## WORK TO DO
Only the lines from the one holding "pieces.update(banknotes())" through the one holding "before = set(bpy.data.objects)" are to be retyped, exactly as they appear, with both boundary lines included.
-- START RECORDS FOR THE EXERCISE --
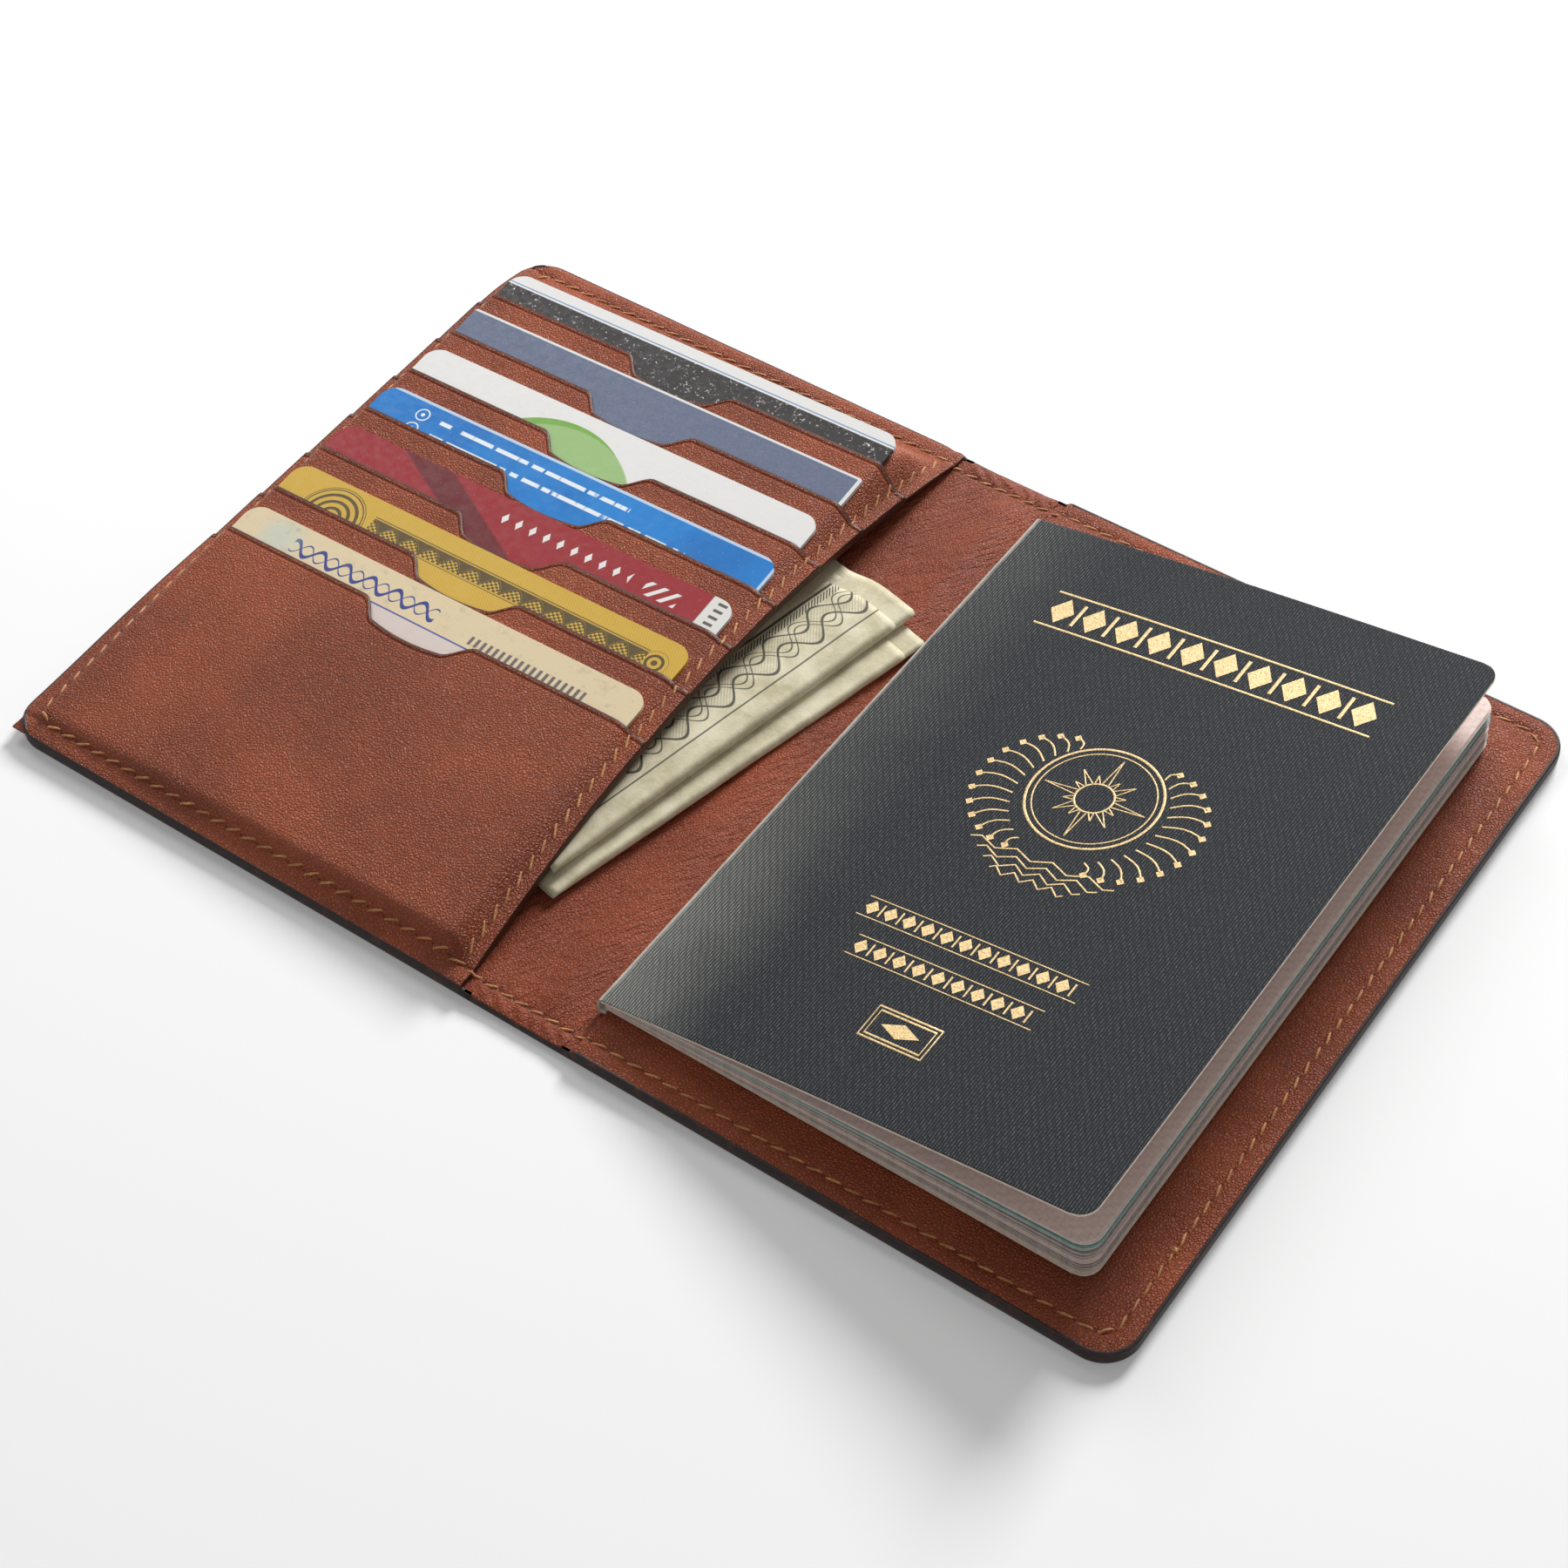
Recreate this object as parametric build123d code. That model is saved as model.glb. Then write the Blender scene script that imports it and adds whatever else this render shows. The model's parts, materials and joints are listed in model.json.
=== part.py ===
"""Leather passport holder, lying open, with the cards, banknotes and passport that it holds.

+X runs from the card side to the passport side, +Y towards the top edge and +Z up.
The origin is on the underside, in the middle of the spine. Sizes are in millimetres.
"""
import os
from math import asin, atan2, cos, degrees, hypot, radians

from build123d import *

# Bank cards
card_count = 7
card_width = 85.6
card_height = 53.98
card_thickness = 0.76
card_corner_radius = 3.18
plain_card = 6
plain_card_radius = 0.6
card_showing = 7.0
card_play = 0.06
card_side_play = 0.6
card_foot_play = 0.3

# Passport booklet
passport_width = 88.0
passport_height = 125.0
passport_board = 0.45
passport_corner_radius = 3.2
passport_play = 0.05
page_block_count = 6
page_block_thickness = 0.2
page_block_gap = 0.03
page_trim = 0.6
page_hinge_setback = 0.7
page_root = 0.5
first_page_angle = 0.3
page_angle_step = 0.9
cover_angle = 9.3

# Folded banknotes, half under the card panel and half over the spine
note_length = 78.0
note_width = 33.0
note_bundle_thickness = 0.9
note_play = 0.05
note_headroom = 0.1
note_foot_past_panel = 1.4
note_foot_height = 21.6
note_to_passport_gap = 0.8
upper_note_shift = (-2.0, 2.8)
upper_note_turn = 1.6

# Leather and board
cover_leather = 1.0
stiffener_board = 0.3
lining_leather = 0.4
backing_leather = 0.3
card_pocket_leather = 0.4
front_pocket_leather = 0.8
passport_pocket_leather = 0.8

# Layout of the open holder
spine_width = 17.6
corner_radius = 6.0
card_panel_setback = 2.0
card_left_border = 4.4
card_right_border = 6.0
card_foot_border = 4.6
card_top_border = 10.2
pocket_pitch = 12.2
pocket_foot_seam = 2.2
front_foot_seam = 0.6
passport_fold_gap = 0.4
passport_side_border = 9.6
passport_end_border = 8.5
pocket_mouth_setback = 1.8
notch_width = 24.0
notch_depth = 4.0
notch_side_run = 5.0

# Seams
seam_border = 4.5
stitch_inset = 3.2
card_edge_stitch_inset = 2.2
stitch_pitch = 3.3
stitch_length = 2.4
stitch_width = 0.6
stitch_height = 0.25
stitch_end_gap = 0.5

# Worked out: the panels are as large as the wider and the taller of what they hold
hinge_x = spine_width / 2
card_side_width = card_left_border + card_width + card_right_border + card_panel_setback
passport_side_width = passport_fold_gap + passport_width + passport_side_border
panel_width = max(card_side_width, passport_side_width)
card_hidden = card_height - card_showing
card_rows = card_hidden + (card_count - 1) * pocket_pitch + card_showing
card_side_height = card_foot_border + card_rows + card_top_border
cover_height = max(card_side_height, passport_height + 2 * passport_end_border)
half_width = hinge_x + panel_width
half_height = cover_height / 2
panel_top = cover_leather + stiffener_board + lining_leather
spine_top = cover_leather + lining_leather

passport_spine_x = hinge_x + passport_fold_gap
pocket_mouth_x = passport_spine_x + pocket_mouth_setback
pocket_underside = panel_top + passport_board + 2 * passport_play
pocket_top = pocket_underside + passport_pocket_leather
page_hinge_x = passport_spine_x + page_hinge_setback
page_hinge_z = pocket_top + passport_play

card_panel_width = panel_width - card_panel_setback
card_panel_right = -hinge_x - card_panel_setback
lower_note_foot = (card_panel_right + note_foot_past_panel, note_foot_height - half_height)
note_lean = passport_spine_x - note_to_passport_gap - lower_note_foot[0]
lower_note_angle = degrees(asin(note_lean / note_length))
note_stack = 2 * (note_bundle_thickness + note_play)
note_inner_x = lower_note_foot[0] - note_width
panel_tilt = degrees(atan2(note_stack + note_headroom, note_inner_x + half_width))
layer_pitch = card_thickness + 2 * card_play + card_pocket_leather
card_tilt = degrees(asin(layer_pitch / pocket_pitch))
far = 40.0

# The card panel rises from its outer edge to the spine, over the bill pocket
panel_frame = Pos(-half_width, 0, panel_top) * Rot(0, -panel_tilt, 0)


def slab(x_span, y_span, z_span):
    """A box between three pairs of coordinates."""
    spans = (x_span, y_span, z_span)
    middles = [(low + high) / 2 for low, high in spans]
    return Pos(*middles) * Box(*[high - low for low, high in spans])


def panel_sheet(inner_x, side, z_span):
    """A sheet from inner_x to the outer edge of one side, with that side's corners rounded."""
    x_span = sorted((inner_x, side * half_width))
    sheet = slab(x_span, (-half_height, half_height), z_span)
    upright = sheet.edges().filter_by(Axis.Z).group_by(Axis.X)
    return fillet(upright[-1] if side > 0 else upright[0], corner_radius)


def panel_layers(side, name):
    """Outer leather, board and lining of one panel, flush at the painted edge."""
    lining_bottom = cover_leather + stiffener_board
    inner_x = side * hinge_x
    return {
        f"outer_cover_{name}": panel_sheet(inner_x, side, (0, cover_leather)),
        f"stiffener_{name}": panel_sheet(inner_x, side, (cover_leather, lining_bottom)),
        f"lining_{name}": panel_sheet(inner_x, side, (lining_bottom, panel_top)),
    }


def spine_layers():
    """Outer leather and lining between the two folds."""
    x_span = (-hinge_x, hinge_x)
    y_span = (-half_height, half_height)
    return {
        "outer_cover_spine": slab(x_span, y_span, (0, cover_leather)),
        "lining_spine": slab(x_span, y_span, (cover_leather, spine_top)),
    }


def above_panel(height):
    """All that lies higher than a height over the card panel's own plane."""
    x_span = (-far, card_panel_width + far)
    y_span = (-half_height - far, half_height + far)
    return panel_frame * slab(x_span, y_span, (height, height + far))


def card_panel_backing():
    """The sheet behind the cards. It is seamed down on three sides and open to the spine."""
    body = panel_sheet(card_panel_right, -1, (panel_top, panel_top + far))
    body = body - above_panel(backing_leather)
    x_span = (seam_border - half_width, card_panel_right + 1)
    y_span = (seam_border - half_height, half_height - seam_border)
    bill_space = slab(x_span, y_span, (panel_top - 1, panel_top + far)) - above_panel(0)
    return body - bill_space


def mouth_y(number):
    return card_foot_border - half_height + card_hidden + (number - 1) * pocket_pitch


def slope_frame(number):
    """Frame of one card: its lower edge is at y = 0 and its underside at z = 0."""
    foot_y = mouth_y(number) - card_hidden
    return panel_frame * Pos(0, foot_y, backing_leather + card_play) * Rot(card_tilt, 0, 0)


def bank_card(number):
    """A flat card, leaning on the pocket behind it."""
    radius = plain_card_radius if number == plain_card else card_corner_radius
    x_span = (card_left_border, card_left_border + card_width)
    blank = slab(x_span, (0, card_height), (0, card_thickness))
    return slope_frame(number) * fillet(blank.edges().filter_by(Axis.Z), radius)


def thumb_notch():
    """The shallow cut-out in the middle of a pocket's mouth."""
    half = notch_width / 2
    floor = half - notch_side_run
    corners = [(-half, 1), (-half, 0), (-floor, -notch_depth), (floor, -notch_depth), (half, 0), (half, 1)]
    outline = make_face(Polyline(*corners, close=True))
    return Pos(card_left_border + card_width / 2, card_hidden, 0) * extrude(outline, far, both=True)


def pocket_leather(number):
    return front_pocket_leather if number == 1 else card_pocket_leather


def pocket_top_height(number):
    """Height of a pocket's face over its card's underside."""
    return card_thickness + card_play + pocket_leather(number)


def card_pocket(number):
    """A leather face over one card, folded down round the card's sides and foot."""
    x_span = (-1, card_panel_width + 1)
    foot_seam = front_foot_seam if number == 1 else pocket_foot_seam
    face = slab(x_span, (-foot_seam, card_hidden), (-card_play, pocket_top_height(number)))
    pocket = slope_frame(number) * (face - thumb_notch())
    if number == 1:
        flange_top = backing_leather + front_pocket_leather
        flange_end = mouth_y(1) - card_hidden
        flange = slab(x_span, (-half_height, flange_end), (backing_leather, flange_top))
        pocket = pocket + panel_frame * flange
    card_x_span = (card_left_border - card_side_play, card_left_border + card_width + card_side_play)
    card_y_span = (-card_foot_play, card_hidden + 1)
    card_space = slab(card_x_span, card_y_span, (-card_play, card_thickness + card_play))
    pocket = pocket - slope_frame(number) * card_space
    outline = panel_sheet(card_panel_right, -1, (panel_top, panel_top + far))
    return pocket & above_panel(backing_leather) & outline


def passport_pocket():
    """A leather sheet seamed down on three sides, open towards the spine."""
    body = panel_sheet(pocket_mouth_x, 1, (panel_top, pocket_top))
    x_span = (pocket_mouth_x - 1, half_width - seam_border)
    y_span = (seam_border - half_height, half_height - seam_border)
    return body - slab(x_span, y_span, (panel_top - 1, pocket_underside))


def booklet_sheet(x_span, y_span, z_span):
    """A board or block of pages, with its two corners away from the spine rounded."""
    sheet = slab(x_span, y_span, z_span)
    upright = sheet.edges().filter_by(Axis.Z).group_by(Axis.X)
    return fillet(upright[-1], passport_corner_radius)


def passport_back_cover():
    """The board inside the pocket, with the lower half of the booklet's spine."""
    bottom = panel_top + passport_play
    y_span = (-passport_height / 2, passport_height / 2)
    board_span = (passport_spine_x, passport_spine_x + passport_width)
    lip_span = (passport_spine_x, passport_spine_x + passport_board)
    board = booklet_sheet(board_span, y_span, (bottom, bottom + passport_board))
    return board + slab(lip_span, y_span, (bottom, page_hinge_z - passport_play))


def passport_leaf(offset, thickness, angle, trim):
    """A leaf of the booklet, turned up about the page hinge by an angle."""
    reach = passport_width - page_hinge_setback - trim
    half = passport_height / 2 - trim
    blank = booklet_sheet((page_root, reach), (-half, half), (offset, offset + thickness))
    return Pos(page_hinge_x, 0, page_hinge_z) * Rot(0, -angle, 0) * blank


def passport_leaves():
    """The fanned blocks of pages, with the front cover over them."""
    leaves = {}
    pitch = page_block_thickness + page_block_gap
    for index in range(page_block_count):
        angle = first_page_angle + index * page_angle_step
        block = passport_leaf(index * pitch, page_block_thickness, angle, page_trim)
        leaves[f"passport_pages_{index + 1}"] = block
    cover = passport_leaf(page_block_count * pitch, passport_board, cover_angle, 0)
    leaves["passport_front_cover"] = cover
    return leaves


def banknote_bundle(foot, angle, bottom):
    """Folded notes: a thin block whose long folded edge is round, leaning about its foot."""
    blank = slab((-note_width, 0), (0, note_length), (0, note_bundle_thickness))
    folded = blank.edges().filter_by(Axis.Y).group_by(Axis.X)[-1]
    rounded = fillet(folded, 0.49 * note_bundle_thickness)
    return Pos(*foot, bottom) * Rot(0, 0, -angle) * rounded


def banknotes():
    lower_bottom = panel_top + note_play
    upper_bottom = lower_bottom + note_bundle_thickness + note_play
    upper_foot = [low + shift for low, shift in zip(lower_note_foot, upper_note_shift)]
    upper_angle = lower_note_angle - upper_note_turn
    return {
        "banknote_bundle_1": banknote_bundle(lower_note_foot, lower_note_angle, lower_bottom),
        "banknote_bundle_2": banknote_bundle(upper_foot, upper_angle, upper_bottom),
    }


def stitch_row(frame, start, end, height):
    """Stitches end to end along a straight seam, lying on a surface of the frame."""
    run, rise = end[0] - start[0], end[1] - start[1]
    length = hypot(run, rise)
    count = int(length / stitch_pitch)
    turn = degrees(atan2(rise, run))
    thread = Box(stitch_length, stitch_width, stitch_height)
    middle_z = height + stitch_height / 2
    row = []
    for index in range(count):
        share = (index + 0.5) / count
        middle = Pos(start[0] + share * run, start[1] + share * rise, middle_z)
        row.append(frame * middle * Rot(0, 0, turn) * thread)
    return row


def card_column_stitches(inset):
    """A seam up the card panel, over each pocket's visible face and the backing above them."""
    stitches = []
    slope_pitch = pocket_pitch / cos(radians(card_tilt))
    for number in range(1, card_count + 1):
        low = 0 if number == 1 else card_hidden - slope_pitch
        start = (inset, low + stitch_end_gap)
        end = (inset, card_hidden - stitch_end_gap)
        stitches += stitch_row(slope_frame(number), start, end, pocket_top_height(number))
    start = (inset, mouth_y(card_count) + stitch_end_gap)
    end = (inset, half_height - stitch_inset)
    return stitches + stitch_row(panel_frame, start, end, backing_leather)


def seams():
    """The stitches of each panel, of the spine and of the card panel's free edge."""
    top_y = half_height - stitch_inset
    free_edge = card_panel_width - card_edge_stitch_inset
    flange_top = backing_leather + front_pocket_leather
    left = stitch_row(panel_frame, (stitch_inset, top_y), (free_edge, top_y), backing_leather)
    left += stitch_row(panel_frame, (stitch_inset, -top_y), (free_edge, -top_y), flange_top)
    left += card_column_stitches(stitch_inset)

    world = Pos(0, 0, 0)
    outer_x = half_width - stitch_inset
    right = stitch_row(world, (pocket_mouth_x, top_y), (outer_x, top_y), pocket_top)
    right += stitch_row(world, (pocket_mouth_x, -top_y), (outer_x, -top_y), pocket_top)
    right += stitch_row(world, (outer_x, -top_y), (outer_x, top_y), pocket_top)

    spine_end = hinge_x - stitch_end_gap
    spine = stitch_row(world, (-spine_end, top_y), (spine_end, top_y), spine_top)
    spine += stitch_row(world, (-spine_end, -top_y), (spine_end, -top_y), spine_top)
    return {
        "stitches_left": Compound(left),
        "stitches_card_edge": Compound(card_column_stitches(free_edge)),
        "stitches_right": Compound(right),
        "stitches_spine": Compound(spine),
    }


def build():
    pieces = {**panel_layers(-1, "left"), **spine_layers(), **panel_layers(1, "right")}
    pieces["card_panel_backing"] = card_panel_backing()
    for number in range(1, card_count + 1):
        pieces[f"card_pocket_{number}"] = card_pocket(number)
        pieces[f"card_{number}"] = bank_card(number)
    pieces["passport_pocket"] = passport_pocket()
    pieces["passport_back_cover"] = passport_back_cover()
    pieces.update(passport_leaves())
    pieces.update(banknotes())
    pieces.update(seams())
    return pieces


if __name__ == "__main__":
    os.makedirs("parts", exist_ok=True)
    for name, shape in build().items():
        export_step(shape, f"parts/{name}.step")
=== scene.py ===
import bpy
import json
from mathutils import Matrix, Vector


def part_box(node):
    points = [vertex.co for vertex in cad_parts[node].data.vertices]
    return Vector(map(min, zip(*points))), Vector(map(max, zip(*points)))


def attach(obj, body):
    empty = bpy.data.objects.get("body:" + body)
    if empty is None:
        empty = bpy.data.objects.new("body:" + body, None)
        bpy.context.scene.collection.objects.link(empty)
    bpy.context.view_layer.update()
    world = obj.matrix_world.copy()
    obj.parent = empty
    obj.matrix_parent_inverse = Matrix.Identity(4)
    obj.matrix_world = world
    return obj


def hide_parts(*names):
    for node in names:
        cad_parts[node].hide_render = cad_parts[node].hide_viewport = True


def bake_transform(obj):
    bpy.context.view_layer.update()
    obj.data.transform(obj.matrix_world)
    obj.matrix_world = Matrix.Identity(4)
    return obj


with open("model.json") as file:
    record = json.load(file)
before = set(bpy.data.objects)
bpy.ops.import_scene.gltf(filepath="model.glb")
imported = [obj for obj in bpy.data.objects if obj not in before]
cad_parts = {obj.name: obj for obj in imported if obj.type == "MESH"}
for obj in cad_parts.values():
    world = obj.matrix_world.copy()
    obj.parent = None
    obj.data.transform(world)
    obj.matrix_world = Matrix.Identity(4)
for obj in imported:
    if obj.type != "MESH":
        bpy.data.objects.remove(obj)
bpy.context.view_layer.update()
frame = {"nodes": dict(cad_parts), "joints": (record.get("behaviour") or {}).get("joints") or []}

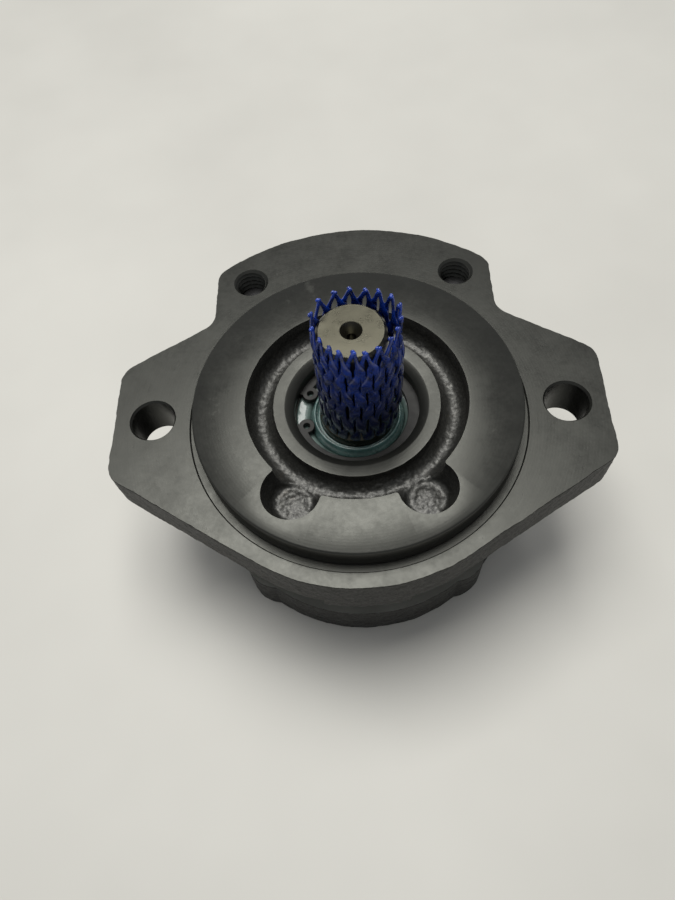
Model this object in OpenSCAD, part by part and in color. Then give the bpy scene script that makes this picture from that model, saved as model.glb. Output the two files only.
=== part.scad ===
// Gear pump with a two-bolt pilot flange and a keyed drive shaft, fitted with a plastic mesh shaft sleeve.
// The origin is the centre of the flange's mounting face, on the drive shaft's axis.
// +Z runs out along the drive shaft, +X towards one mounting ear, +Y towards the idler gear.

/* [Mounting flange] */
// Diameter of the pilot that centres the pump in its mounting
pilot_d = 82.55; // [82:0.05:83]
// Height of the pilot above the mounting face
pilot_h = 6.35; // [6:0.05:7]
// Distance between the two mounting bolt holes
ear_spacing = 106.4; // [105.5:0.1:107]
// Diameter of each mounting bolt hole
ear_hole_d = 11.2; // [10.6:0.1:11.6]
// Thickness of the flange
flange_t = 12.3; // [11.5:0.1:13]
// Half of the flange's width across the ears
ear_half = 63.2; // [62.5:0.1:64]
// Radius of the round front edge of the flange
flange_r = 47; // [46.5:0.1:48]

/* [Seal hub and cast recesses] */
// Inner radius of the ring-shaped recess
trench_ri = 20.8; // [20.5:0.1:21]
// Outer radius of the ring-shaped recess
trench_ro = 28; // [27.5:0.1:28.5]
// Height of the hub's face above the mounting face
hub_z = 4.2; // [3.8:0.1:4.6]
// Height of the floor of the ring-shaped recess
trench_z = -0.6; // [-1.5:0.1:0.2]
// Distance of each side pocket from the centre plane
pocket_x = 16; // [15.5:0.1:16.3]
// Distance of the side pockets in front of the shaft
pocket_y = 25.2; // [24.8:0.1:25.6]
// Radius of a side pocket at its mouth
pocket_r = 7.2; // [6.9:0.1:7.4]
// Bore that holds the shaft seal
seal_bore_d = 31.8; // [31.78:0.01:31.9]

/* [Pumping gears] */
// Centre distance of the two gears
gear_c = 34; // [34:0.01:34.1]
// Number of teeth on each gear
gear_teeth = 10; // [10]
// Tip radius of a gear
gear_ra = 20.2; // [20:0.05:20.2]
// Root radius of a gear
gear_rf = 13; // [12.8:0.1:13]
// Pressure angle of the teeth
gear_pa = 28; // [28]
// Backlash taken off each tooth's thickness
gear_backlash = 0.14; // [0.12:0.01:0.2]
// Face width of a gear
gear_w = 12; // [11.8:0.05:12]

/* [Shafts] */
// Journal diameter of both shafts
journal_d = 19; // [18.96:0.01:19.04]
// Diameter of the drive shaft's end
shaft_d = 15.88; // [15.7:0.01:15.9]
// Width of the shaft key
shaft_key_w = 3.96; // [3.9:0.01:4]
// Diameter of the half-round shaft key
shaft_key_d = 15.88; // [15.5:0.02:16]
// Height of the key's centre above the mounting face
shaft_key_z = 17; // [15:0.5:18]
// Height of the drive shaft's end above the mounting face
shaft_end = 32.7; // [31.8:0.1:33.5]

/* [Casings] */
// Depth of the joint between the front cover and the gear housing
front_joint = 18; // [18]
// Depth of the joint between the gear housing and the rear cover
rear_joint = 35; // [35]
// Depth of the rear cover's back face
back_z = 50; // [49.5:0.1:51]
// Radius of the rear cover round the drive shaft
rear_r = 43; // [42.5:0.1:43.5]
// Radius of the gear housing round the drive shaft
housing_r = 39; // [38.5:0.1:39.5]

/* [Ports] */
// Wall radius of the inlet port's thread
inlet_r = 8.75; // [8.5:0.05:8.8]
// Wall radius of the outlet port's thread
outlet_r = 6.45; // [6.3:0.05:6.6]

/* [Shaft sleeve] */
// Outer diameter of the mesh sleeve
sleeve_d = 20.5; // [20.3:0.1:20.8]
// Inner diameter of the mesh sleeve
sleeve_bore = 17.9; // [17.7:0.1:18]
// Height of the sleeve's lower end above the mounting face
sleeve_z0 = 2.1; // [2:0.1:3]
// Height of the sleeve's tallest strand ends
sleeve_z1 = 38.6; // [37:0.1:39]

/* [Hidden] */
$fn = 96;
e = 0.05;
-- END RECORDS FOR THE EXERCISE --
## FULL OUTPUT
    pieces.update(banknotes())
    pieces.update(seams())
    return pieces


if __name__ == "__main__":
    os.makedirs("parts", exist_ok=True)
    for name, shape in build().items():
        export_step(shape, f"parts/{name}.step")
=== scene.py ===
import bpy
import json
from mathutils import Matrix, Vector


def part_box(node):
    points = [vertex.co for vertex in cad_parts[node].data.vertices]
    return Vector(map(min, zip(*points))), Vector(map(max, zip(*points)))


def attach(obj, body):
    empty = bpy.data.objects.get("body:" + body)
    if empty is None:
        empty = bpy.data.objects.new("body:" + body, None)
        bpy.context.scene.collection.objects.link(empty)
    bpy.context.view_layer.update()
    world = obj.matrix_world.copy()
    obj.parent = empty
    obj.matrix_parent_inverse = Matrix.Identity(4)
    obj.matrix_world = world
    return obj


def hide_parts(*names):
    for node in names:
        cad_parts[node].hide_render = cad_parts[node].hide_viewport = True


def bake_transform(obj):
    bpy.context.view_layer.update()
    obj.data.transform(obj.matrix_world)
    obj.matrix_world = Matrix.Identity(4)
    return obj


with open("model.json") as file:
    record = json.load(file)
before = set(bpy.data.objects)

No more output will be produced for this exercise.